The Boneys were hoping to take their kids for a swim at the nearly empty reservoir.  To their disappointment, four years of drought will not allow that.
 
"We came out here, with them, this afternoon to hang out and have a little bit of family time, here at the good old Lake Lahontan but there's nothing here anymore," Boney said. "It's just a little puddle."
 
"It's a pretty big shock to people when they finally see it for themselves what the impact of the drought has been," Tony Beauregard, Park Supervisor for Lake Lahontan said.
 
Plants are growing in areas that were under water just a few years ago.  Today, it looks like a forest of young trees.
 
"We're hoping to transplant some of those trees and some of them, that are stressed here from the drought," Beauregard said. "We can make a little nursery and try to get some of these newer trees that have come up and replant."
 
There are 69 miles of shore line when the lake is full.
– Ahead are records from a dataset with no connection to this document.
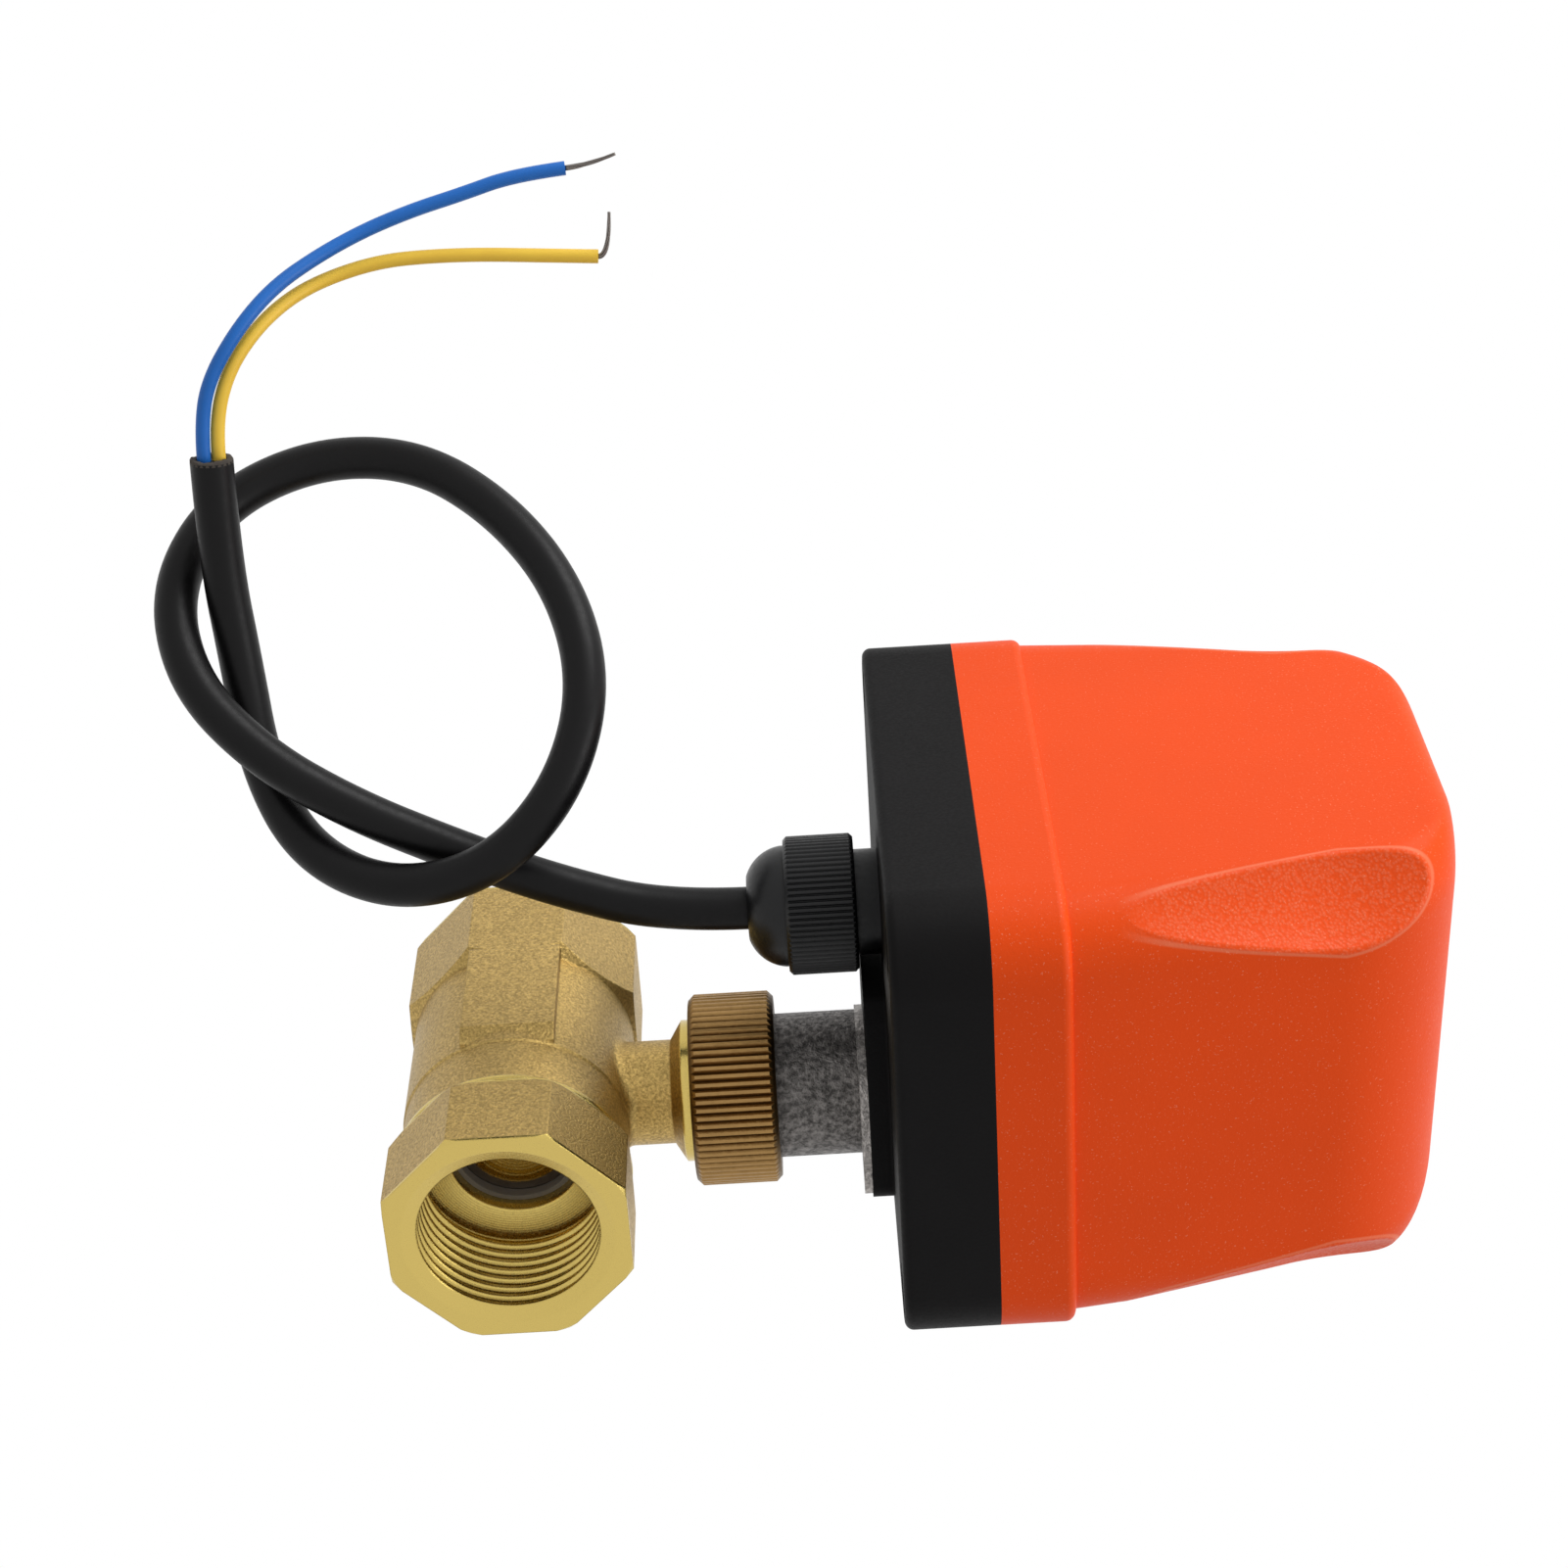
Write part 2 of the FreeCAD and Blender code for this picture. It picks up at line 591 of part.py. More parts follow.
def make_adapter_neck():
    neck_low = HEAD_TOP + NECK_GAP
    flange_top = FLANGE_LOW + FLANGE_THICK + FLANGE_SHOWN - 1.1
    neck = rod(NECK_R, neck_low, flange_top)
    flange = neck_flange(0, FLANGE_LOW, flange_top)
    neck = neck.fuse([flange, rod(SPIGOT_R, flange_top - 1, SPIGOT_TOP)])
    for side in (-1, 1):
        y_range = sorted((side * LUG_INNER_R, side * LUG_OUTER_R))
        neck = neck.fuse(block((-LUG_WIDTH / 2, LUG_WIDTH / 2), y_range,
                               (HEAD_TOP - LUG_DEPTH, neck_low + 1)))
    groove = ring(CLIP_GROOVE_R, NECK_R + 1, CLIP_Z - FIT, CLIP_Z + CLIP_THICK + FIT)
    neck = neck.cut(groove)
    neck = neck.cut(rod(NECK_BORE_R, HEAD_TOP - LUG_DEPTH - 1, SPIGOT_TOP + 1))
    for x, y in neck_screw_places():
        neck = neck.cut(rod(1.5, FLANGE_LOW + FLANGE_SHOWN - 0.2, flange_top + 1, x, y))
    return neck


def make_neck_screws():
    floor_top = BASE_LOW + FLOOR
    low = FLANGE_LOW + FLANGE_SHOWN
    screws = []
    for x, y in neck_screw_places():
        shank = rod(1.5 - FIT, low, floor_top + 0.5, x, y)
        head = rod(2.7, floor_top, floor_top + 2.0, x, y).cut(
            hexagon(2.6, floor_top + 0.9, floor_top + 3, x, y))
        screws.append(shank.fuse(head))
    return Part.Compound(screws)


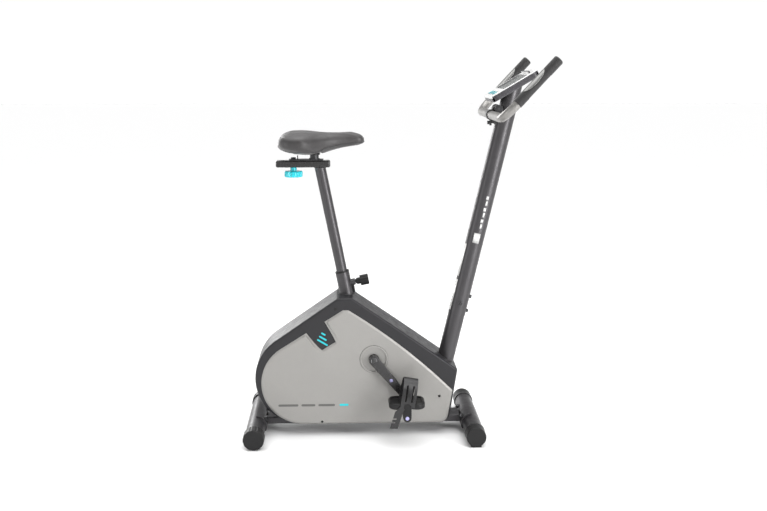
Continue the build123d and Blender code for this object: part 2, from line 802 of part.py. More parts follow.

But the only substantial water to be found is on the east side of the park, near the dam.
 
"Over at the dam, we're about 12,000 acre feet," Beauregard said. "We should be at 100,000. There's a little, enough to get your feet wet."
 
Beauregard says the park's visitation is at it's lowest level ever, down 90 percent from a normal year.  But he says Lake Lahontan still has enough water to go fishing, and has plenty of other recreation available.

"It's still a good place to camp, trees and shade and things like that," Beauregard said. "But there's not much water to cool off in."

Fewer people visiting the park also means less revenue is coming in and that's lead to some layoffs of the staff. Other staff members are also working in other places like Lake Tahoe and the Rye Patch Reservoir.